Iris Brey m’a par exemple fait découvrir Alice Guy, la première réalisatrice de l'histoire du cinéma, injustement tombée dans l'oubli et dont beaucoup de films n'ont pas été conservés. D'abord secrétaire chez Gaumont, passionnée par la technique et le travail des frères Lumière, elle réalisera des centaines de films et présidera l’une des plus grandes sociétés de production aux États-Unis de l’ère pré-Hollywood. J’aime en particulier son Madame a des envies (1906), l’histoire d’une femme enceinte qui manifeste des désirs impérieux. Cette mère de famille chipe la sucette d'une fillette pour la déguster à grands coups de langue. Puis elle siffle le verre d'absinthe du client d'un troquet. Pour finir, elle se jette sur la pipe d'un vendeur et tire de grandes lattes dessus, l'air réjoui. Un sommet de burlesque et de malice et une œuvre avant-gardiste. Pour Iris Brey, c’est d’ailleurs le premier film de fiction évoquant le désir féminin, qui plus est avec un female gaze. L’autrice et critique de cinéma cite de nombreux autres exemples, comme les films de Jane Campion, de Céline Sciamma, mais aussi des films réalisés par des hommes comme Titanic de James Cameron ou Carol de Todd Haynes.
Une réparation des dommages causés par des années de regard masculin
Ma filmographie personnelle s’est peuplée de regards féminins. J’ai redécouvert avec émerveillement les films d’Agnès Varda comme L’une chante, l’autre pas (1977), une histoire d’amitié profonde entre deux femmes sur fond de lutte pour le droit à l’avortement. J’y inclus aussi des films plus confidentiels comme Fidelio, l’odyssée d’Alice, un film de Lucie Borleteau dans lequel Alice (Ariane Labed) travaille comme mécanicienne sur un bateau et vit une histoire d’amour avec Gaël (Melvil Poupaud). Il y a notamment une scène de cunnilingus qui se termine lorsqu’Alice jouit. Quand j’ai découvert ce film à sa sortie en 2014, je n’avais jamais rien vu de tel. Mais l’explosion sensorielle liée à une expérience de female gaze fut le visionnage de Portrait de la jeune fille en feu de Céline Sciamma, en 2019. J’avais vu ses autres films, mais rarement une telle intensité entre deux personnages féminins. Le duo formé par la peintre et son modèle, Adèle Haenel et Noémie Merlant, la manière dont sont filmés leurs corps et leurs interactions, représentent un sommet de grâce à la fois dans la représentation de l’agentivité des personnages et de leur érotisme, en dehors du désir masculin. Une scène d’avortement y a d’ailleurs été remarquée pour la douceur et la sororité qui la bercent. Plus récemment, et dans un tout autre registre, Annie Colère de Blandine Lenoir retrace les luttes du MLAC (Mouvement pour la liberté de l'avortement et de la contraception) et montre des avortements par aspiration comme des sortes de moments d’utopie, de par la solidarité et le militantisme qui les entourent. Beaucoup plus difficile à regarder, L’Événement d’Annie Ernaux, adapté au cinéma par Audrey Diwan, montre l’expérience de l’autrice des ravages des avortements clandestins pratiqués chez les faiseuses d’anges. À chaque fois, c’est le point de vue des personnages féminins qui est l’horizon du film, permettant de représenter son vécu, au plus près de son ressenti. Ces films prouvent que les représentations fictives ont des effets dans le réel : la force qu’ils inspirent agit comme un souffle émancipateur. Une réparation des dommages causés par des années de regard masculin.

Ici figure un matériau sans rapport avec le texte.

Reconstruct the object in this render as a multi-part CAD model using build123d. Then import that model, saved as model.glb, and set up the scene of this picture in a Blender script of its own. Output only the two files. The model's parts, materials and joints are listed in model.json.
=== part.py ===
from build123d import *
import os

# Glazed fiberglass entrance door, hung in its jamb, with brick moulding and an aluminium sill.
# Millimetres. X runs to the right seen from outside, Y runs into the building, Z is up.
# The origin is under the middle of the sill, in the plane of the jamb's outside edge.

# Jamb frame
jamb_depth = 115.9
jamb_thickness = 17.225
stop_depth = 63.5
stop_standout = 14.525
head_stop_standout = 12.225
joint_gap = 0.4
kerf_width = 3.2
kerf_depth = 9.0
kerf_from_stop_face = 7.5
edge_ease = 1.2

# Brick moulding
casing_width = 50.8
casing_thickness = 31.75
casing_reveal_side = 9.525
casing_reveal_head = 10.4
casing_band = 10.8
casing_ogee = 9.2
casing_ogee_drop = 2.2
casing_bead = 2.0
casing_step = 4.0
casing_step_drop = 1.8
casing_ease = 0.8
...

Au-delà de la représentation de l’expérience des personnages féminins, j’ai expérimenté le renversement des points de vue avec l’objectification des corps masculins. Elle est loin d’être parfaite, mais la série La Chronique des Bridgerton sur Netflix offre néanmoins la possibilité de se rincer l’oeil sur tous les corps présents à l’image, y compris sur les plastiques de personnages identifiés comme masculins. J’ai enfin éprouvé, des années après la scène de la grange dans Le Masque de Zorro, le plaisir scopique de regarder un homme en chemise bouffante comme un objet de désir.